O PSD oferece-me igualmente, para a minha Junta de Freguesia, Ernesto Galego. Deve ser uma pessoa excelentíssima, que até indica o número do telemóvel e o email para o contactarmos. Francamente, acho porreiro. Ignoro por inteiro o que é que ele quer para Cedofeita, mas não faz mal. Acredito que só queira o bem. Se ele quiser o mal, telefono-lhe e ouve das boas. E se lhe escrever, então…
Temos agora o Chega. O Chega joga numa dupla: o candidato à Câmara – António Fonseca – e o special guest star André Ventura, ambos juntos “pelo Porto, com alma para mudar!”. António Fonseca deve ser um cavalheiro impecável e André Ventura toda a gente o conhece. Mas esta coisa dos cartazes com duas figuras, uma da quais nada tem a ver com o lugar a que a outra se candidata coloca alguns problemas. Lembro-me de quando chegava à Faculdade de Letras e via sempre um enorme cartaz onde o candidato a eurodeputado do PS, Pedro Marques, apontava numa direcção misteriosa, acompanhado de António Costa, com o seu melhor tutelar sorriso Mao Tsé-tung. Logo imaginávamos Costa perfeitamente nas tintas para a direcção do bracinho do candidato e muito preocupado com a sua direcção própria. Quando Pedro Marques declarou recentemente, respondendo a um questionário do Público, “O meu maior medo é a irrelevância”, não era preciso dizer.
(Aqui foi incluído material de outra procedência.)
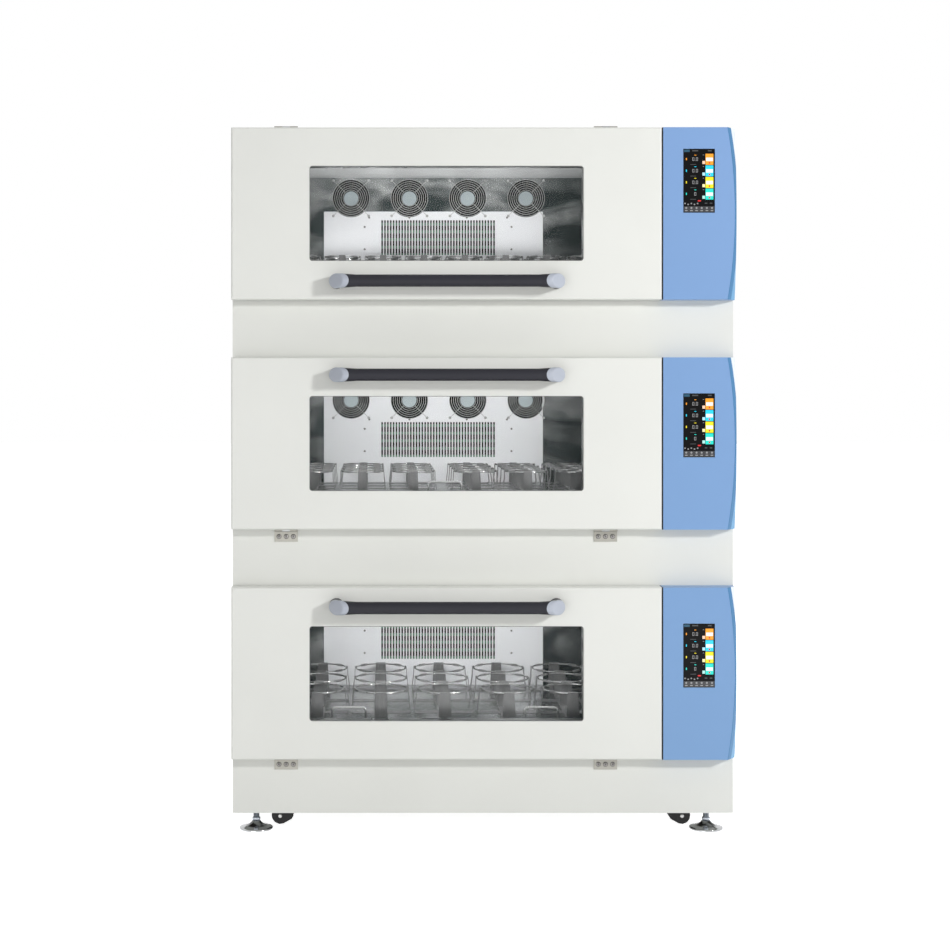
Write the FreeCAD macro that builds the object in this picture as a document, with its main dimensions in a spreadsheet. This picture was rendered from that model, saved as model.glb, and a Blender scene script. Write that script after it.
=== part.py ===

Finalmente, o que me oferece o PS em pessoa? Oferece-me Tiago Barbosa Ribeiro. É o único que já conhecia. Lembro-me dele do tempo de Passos, quando ele citava energicamente Zizek e Varoufakis, creio (posso estar errado), e depois, por causa de um sms qualquer, que foi muito falado, que ele recebeu de Azeredo Lopes. Tiago Barbosa Ribeiro, que deve ser uma personalidade admirável, diz que “O Porto quer mais!” e, de acordo com a sua proclamada convicção, escreve muito mais do que os outros. E escreve mais para dizer os muitos “mais” (exactamente nove) que quer para o Porto. Começa com “Mais Ambição” e acaba com “Mais Coesão Social”. Acham muitos “mais”? Haviam de ver a lista de malefícios de Rui Moreira que ele enumera. Por mim, novecentos “mais” eram poucos.
Por uma análise rápida dos folhetos, não é difícil deduzir que Rui Moreira vai ganhar, e de longe, as eleições para a Câmara.
Esperem. Também há a propaganda de uma pizzaria com entregas ao domicílio. Há 14 pizzas diferentes (incluindo uma “Super Carbonara”), com sugestões criativas para os clientes participarem na confecção (molhos, etc.). Foi o folheto que mais tempo me gastou. Provavelmente, há algo em mim que ainda suspira pela democracia participativa. Mas a “Super Carbonara” ficou-me na cabeça, até porque tenho a teoria (pouco sofisticada) que a qualidade de um restaurante italiano se pode aferir a partir do Spaghetti Carbonara que serve. E essa reflexão teórica elevada lembrou-me um restaurante italiano simpático e onde se comia uma Carbonara razoável que havia numa rua não muito longe de minha casa e que fechou por causa de umas obras de canalização, já nos tempos de Moreira, que duraram um tempo infinito. A rua estava toda esburacada e o pó voava por todo o lado, rodeado por uma barulheira omnipresente. O tempo passava, passava, e a coisa não parava. Assisti, como um resistente (Remember Los Alamos!), à deserção de todos os clientes, que eram muitos, por causa da incúria mexicana da Câmara. E tive pena.
Moreira terá perdido alguns votos (nem sequer falo de mim: não voto no Porto), mas Feliz, Fonseca e Ribeiro não me parecem, francamente, competidores à altura.